Iceland has come a long way from its nadir, when its three major privately owned banks defaulted on $85 billion in 2008. Thanks to a number of factors, which included tight reins on its currency and steps to protect domestic depositors—an action that somewhat shielded its domestic economy—Iceland has fought its way back to emerge from the crisis, if not stronger, certainly viable. While it still struggles with a number of lingering issues, its economy has grown faster than those of many European countries trying to cope with their own debt crisis.
Most recently, favorable news came in the form of a decision from the European Free Trade Association (EFTA) that the country is not liable for damages in refusing to cover Icebank depositors in the U.K. and the Netherlands during the crisis. The EFTA Surveillance Authority had claimed Iceland violated European Economic Area law in refusing to make good on the deposits, totaling some $5.4 billion in Icesave accounts held by 350,000 British and Dutch citizens, but the EFTA Court in Luxembourg denied the claims, clearing the way for continued recovery.
According to the court’s statement, the laws that govern Iceland’s membership in the European Economic Area failed to “envisage” a “systemic crisis of the magnitude experienced in Iceland.” It added, “How to proceed in a case where the guarantee scheme was unable to cope with its payment obligations remained largely unanswered by the directive.”
Had the verdict gone the other way, the penalty could have been as high as 20% of Iceland’s entire economic output, with the two countries having the right to pursue damages of up to 335 billion kronur ($2.6 billion), as estimated by the International Monetary Fund (IMF). Iceland has already repaid 90% of the money that Britain and the Netherlands had paid out in minimum deposit guarantees to its Icebank depositors, and says that it expects to pay the Icesave claims in full.

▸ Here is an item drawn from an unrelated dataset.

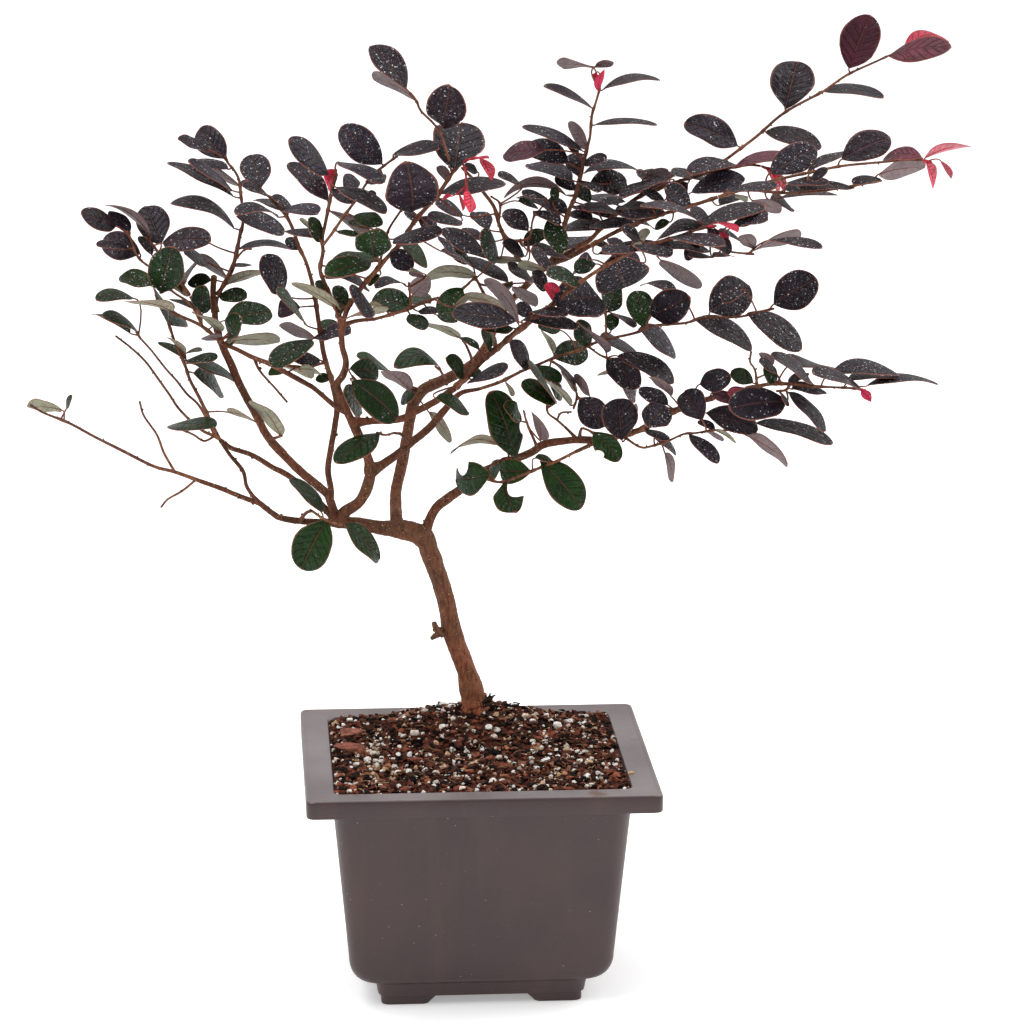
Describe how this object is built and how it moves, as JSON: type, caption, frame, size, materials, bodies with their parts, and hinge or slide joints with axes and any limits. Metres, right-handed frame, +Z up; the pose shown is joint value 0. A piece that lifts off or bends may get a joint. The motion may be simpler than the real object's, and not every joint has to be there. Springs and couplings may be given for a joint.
{
  "type": "potted chinese fringe flower bonsai",
  "caption": "Leaning bonsai with a bent trunk and a wide, airy crown of purple, green and young red leaves, planted in bark mix in a square footed plastic pot.",
  "frame": {"origin": "middle of the bounding box at the level of the pot's feet", "axes": "+Z up, +X to the right and +Y away, seen from the side that the picture shows"},
  "size_m": [0.4646, 0.2154, 0.4655],
  "materials": {
    "pot": "scuffed, with faint brown stains",
    "soil": "damp bark mix with pale grains",
    "wood": "thin brown bark",
    "purple_leaves": "dark purple, slightly shiny on top",
    "green_leaves": "dark green, slightly shiny on top",
    "young_leaves": "bright red, tender"
  },
  "bodies": {
    "root": {"arched_leaf": "green_leaves", "arm_leaf": "green_leaves", "back_leaf": "purple_leaves", "centre_back": "purple_leaves", "centre_front": "purple_leaves", "centre_left": "purple_leaves", "centre_right": "purple_leaves", "far_middle": "purple_leaves", "hanging_low": "green_leaves", "high_low": "purple_leaves", "high_top": "purple_leaves", "inner_left_top": "purple_leaves", "inner_low": "green_leaves", "inner_middle": "purple_leaves", "inner_right_low": "purple_leaves", "inner_right_top": "purple_leaves", "inner_shoots": "purple_leaves", "left_bundle": "green_leaves", "left_far": "purple_leaves", "left_inner": "green_leaves", "left_middle": "green_leaves", "left_top": "purple_leaves", "limb_leaf": "purple_leaves", "low_front": "green_leaves", "low_green": "green_leaves", "low_left": "green_leaves", "low_middle": "green_leaves", "middle_right": "purple_leaves", "middle_twigs": "green_leaves", "pot": "pot", "raised_leaf": "purple_leaves", "right_low": "purple_leaves", "right_shoots": "purple_leaves", "right_tip": "purple_leaves", "right_up": "purple_leaves", "soil": "soil", "top_high": "purple_leaves", "top_low": "purple_leaves", "upper_middle": "purple_leaves", "upper_tip": "purple_leaves", "upright_low": "purple_leaves", "upright_top": "purple_leaves", "wing_leaves": "green_leaves", "wood": "wood", "young_centre": "young_leaves", "young_high": "young_leaves", "young_inner": "young_leaves", "young_low": "young_leaves", "young_right": "young_leaves", "young_top": "young_leaves", "young_upper_tip": "young_leaves"}
  },
  "joints": []
}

Foreign Minister Ossur Skarphedinsson was quoted in reports saying of the decision that it “completely vindicated” Iceland, and added, “Within a few years we will have finished paying all our obligations and probably 15% more than that. I don’t remember any bank in the world that has failed and still delivered results of this kind. So Icelanders will honor their obligations, and that’s what matters most.”
That brought more good news. Based on the EFTA decision, Fitch Ratings lifted Iceland’s long-term foreign currency issuer default rating (IDR) to BBB from BBB-, and Moody’s Investors Service also acted, raising the outlook on Iceland’s Baa3 grade to stable.